Regulation of course is important. We shall shortly publish the draft regulations on the Operating and Financial Review, requiring larger companies to provide more information on a wide range of issues, including social and environmental aspects. It will though remain for a companys directors to decide where this information is material to an assessment of the companys prospects. The OFR will introduce social and environmental factors into the way a company reports on its performance to its owners, to its shareholders. In doing so it will mean the directors of the company have to consider them. And I believe those regulations will be a good example of how light touch, non-prescriptive regulation can help in this area, rather than hinder.

Environmental innovation

I wanted to say something this evening on a topic which is taking up a great deal of our time and attention in the DTI currently, and that is innovation. Companies that make sustainability part of their innovation strategies can create new market opportunities. They can reduce costs by designing products which use fewer parts, fewer resources the K-Hayler is an excellent example or by making recycling an integral part of the process as several of this evenings winners have done. It has been estimated that wasted resources have a cost to UK business equivalent to about 7% of total manufacturing profit. So there is huge savings potential.

Companies that build regulatory changes into their investment plans at an early stage can significantly reduce the cost of compliance, and gain a competitive edge. I have spoken to a number of companies keen to take advantage of implementation in the UK of the EU Waste Electrical and Electronic Equipment Directive for environmental innovation. Recycling directives affecting the heavy, lead-rich glass of cathode-ray tubes and the need for better energy efficiency are driving innovation in display technologies. Manufacturers are investing heavily in R&D and production engineering to produce new, flat, energy efficient screens. Environmental challenges and the resulting regulation are impacting commercial decisions.

Now, I am not saying that we should regulate simply in order to drive innovation. But where there is an agreed environmental goal, we should look at whether the means to achieve it can be designed to be less costly, more effective, and so as to promote rather than hinder innovation.
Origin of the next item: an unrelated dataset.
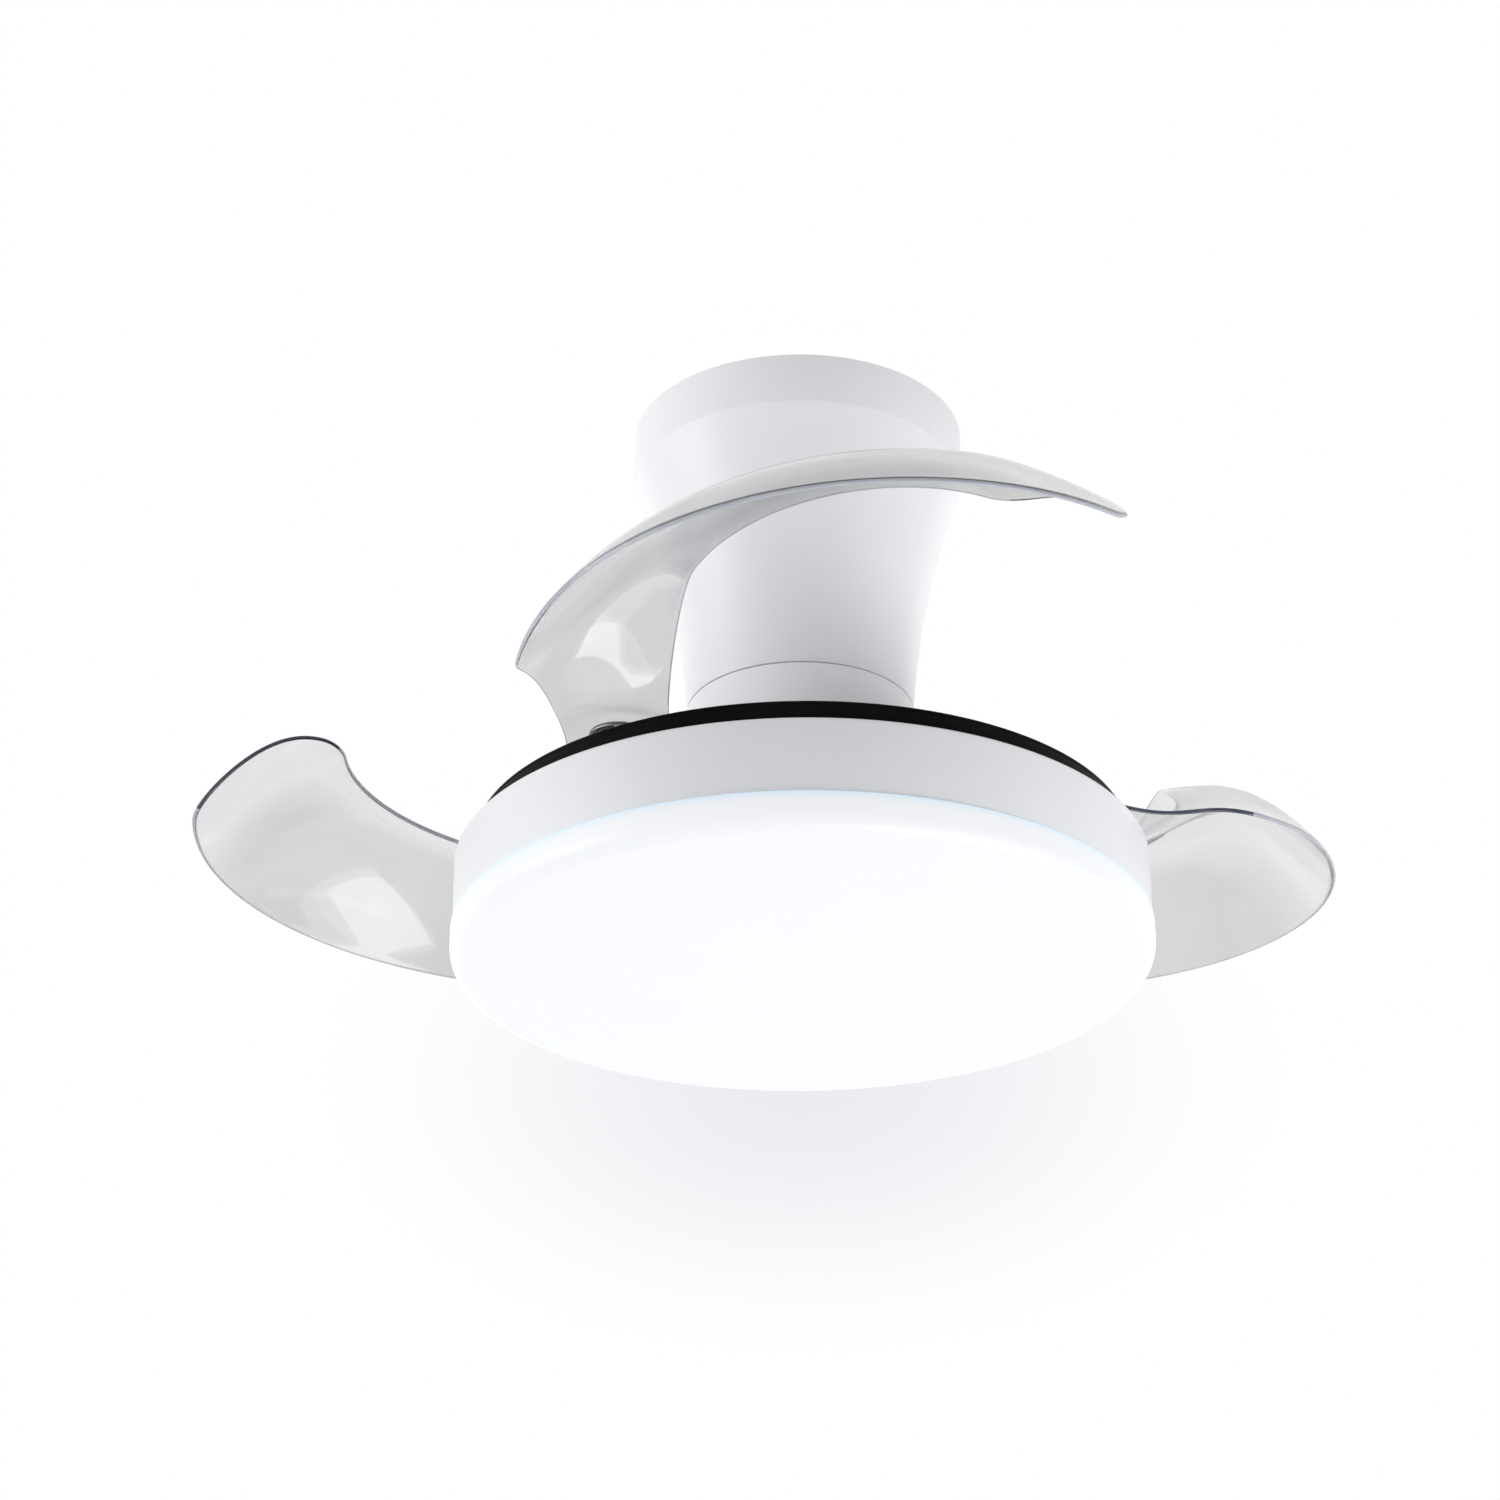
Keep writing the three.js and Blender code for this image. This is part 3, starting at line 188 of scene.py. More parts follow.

These are lessons we want to learn from a current project which is part of the DTIs innovation review. This is looking at 3 areas eco-design in display screens, which I have already mentioned, vehicle emissions, and the UKs implementation of the European integrated pollution prevention and control regulations. In each area, information will be gathered about the impact of past regulation on innovation, new technological developments, environmental impacts and how future regulations might promote innovation. This will help us to improve future practice, and contribute to a guide for policy makers on innovation-friendly regulation.

There are still too many companies who see sustainability solely as a cost, and environmental improvement as something to be avoided or put off for as long as possible. They will end up paying more to comply with new requirements than those who have planned well in advance. If UK companies do not meet this challenge, those in other countries will. US, Japanese and Chinese equipment manufacturers are already planning for the WEEE Directive, and are avid for more information about how we are doing it.
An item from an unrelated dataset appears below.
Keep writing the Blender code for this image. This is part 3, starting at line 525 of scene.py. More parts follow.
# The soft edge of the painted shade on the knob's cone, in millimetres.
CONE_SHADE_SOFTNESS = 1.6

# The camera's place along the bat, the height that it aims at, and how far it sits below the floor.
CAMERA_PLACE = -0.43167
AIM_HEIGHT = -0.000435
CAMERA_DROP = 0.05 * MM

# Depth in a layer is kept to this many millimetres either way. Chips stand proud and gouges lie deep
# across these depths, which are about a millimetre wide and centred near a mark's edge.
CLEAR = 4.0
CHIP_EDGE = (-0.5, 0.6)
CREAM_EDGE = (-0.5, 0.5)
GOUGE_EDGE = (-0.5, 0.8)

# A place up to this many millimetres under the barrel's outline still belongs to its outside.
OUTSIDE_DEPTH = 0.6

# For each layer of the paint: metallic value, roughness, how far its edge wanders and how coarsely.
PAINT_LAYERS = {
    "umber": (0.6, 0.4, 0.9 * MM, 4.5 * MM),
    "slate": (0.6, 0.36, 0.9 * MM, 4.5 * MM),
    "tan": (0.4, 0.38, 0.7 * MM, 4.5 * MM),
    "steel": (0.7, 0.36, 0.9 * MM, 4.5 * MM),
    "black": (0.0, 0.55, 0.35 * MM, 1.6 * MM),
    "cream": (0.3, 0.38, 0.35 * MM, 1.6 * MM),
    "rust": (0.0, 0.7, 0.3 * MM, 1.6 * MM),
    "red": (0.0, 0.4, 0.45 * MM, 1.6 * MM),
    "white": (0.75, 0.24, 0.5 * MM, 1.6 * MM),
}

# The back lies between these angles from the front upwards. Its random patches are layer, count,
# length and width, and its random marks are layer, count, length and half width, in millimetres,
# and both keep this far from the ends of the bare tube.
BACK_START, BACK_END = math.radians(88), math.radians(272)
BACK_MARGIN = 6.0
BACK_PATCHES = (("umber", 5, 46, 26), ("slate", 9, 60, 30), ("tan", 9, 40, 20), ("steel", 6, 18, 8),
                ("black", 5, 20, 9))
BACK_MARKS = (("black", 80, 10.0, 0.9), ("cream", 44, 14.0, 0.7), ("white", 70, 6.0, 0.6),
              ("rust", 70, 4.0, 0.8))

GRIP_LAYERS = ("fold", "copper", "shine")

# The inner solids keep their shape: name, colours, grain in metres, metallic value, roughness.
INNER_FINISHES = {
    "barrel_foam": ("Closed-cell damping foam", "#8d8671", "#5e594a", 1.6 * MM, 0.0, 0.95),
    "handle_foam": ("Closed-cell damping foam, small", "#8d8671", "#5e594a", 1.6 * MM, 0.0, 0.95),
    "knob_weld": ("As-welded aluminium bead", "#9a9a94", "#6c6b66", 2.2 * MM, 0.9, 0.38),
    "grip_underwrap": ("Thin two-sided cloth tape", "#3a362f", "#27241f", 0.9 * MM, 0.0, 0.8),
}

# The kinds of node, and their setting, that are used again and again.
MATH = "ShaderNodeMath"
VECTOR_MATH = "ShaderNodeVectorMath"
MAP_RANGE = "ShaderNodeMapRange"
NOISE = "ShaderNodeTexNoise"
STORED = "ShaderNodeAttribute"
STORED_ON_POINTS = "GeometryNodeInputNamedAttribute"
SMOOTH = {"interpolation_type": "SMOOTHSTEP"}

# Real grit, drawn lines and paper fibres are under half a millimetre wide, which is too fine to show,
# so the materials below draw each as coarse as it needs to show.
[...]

Of course, it also puts the onus on us in Government to signal clearly and well in advance what the requirements will be. We are widely seen as having taken a lead in Europe in looking for solutions to the problems it poses. We have taken care to work in partnership with the businesses affected.

There are important lessons in a comparison of two of the worlds pulp and paper sectors. In the US in the 1970s, strict and inflexible regulations were imposed which forced companies to rush to adopt best available techniques quickly. They had no choice but to install proven but costly end-of-pipe treatment systems.

In Scandinavia, on the other hand, regulation permitted more flexible approaches, enabling companies to focus on the production process itself. So their companies developed innovative pulping and bleaching technologies that not only met emission requirements but also lowered operating costs. Even though the US was the first to regulate, US companies were unable to realise any first-mover advantage because US regulations failed to allow industry to find its own solutions to the problems the regulations were designed to tackle. That is a lesson we have been keen to learn.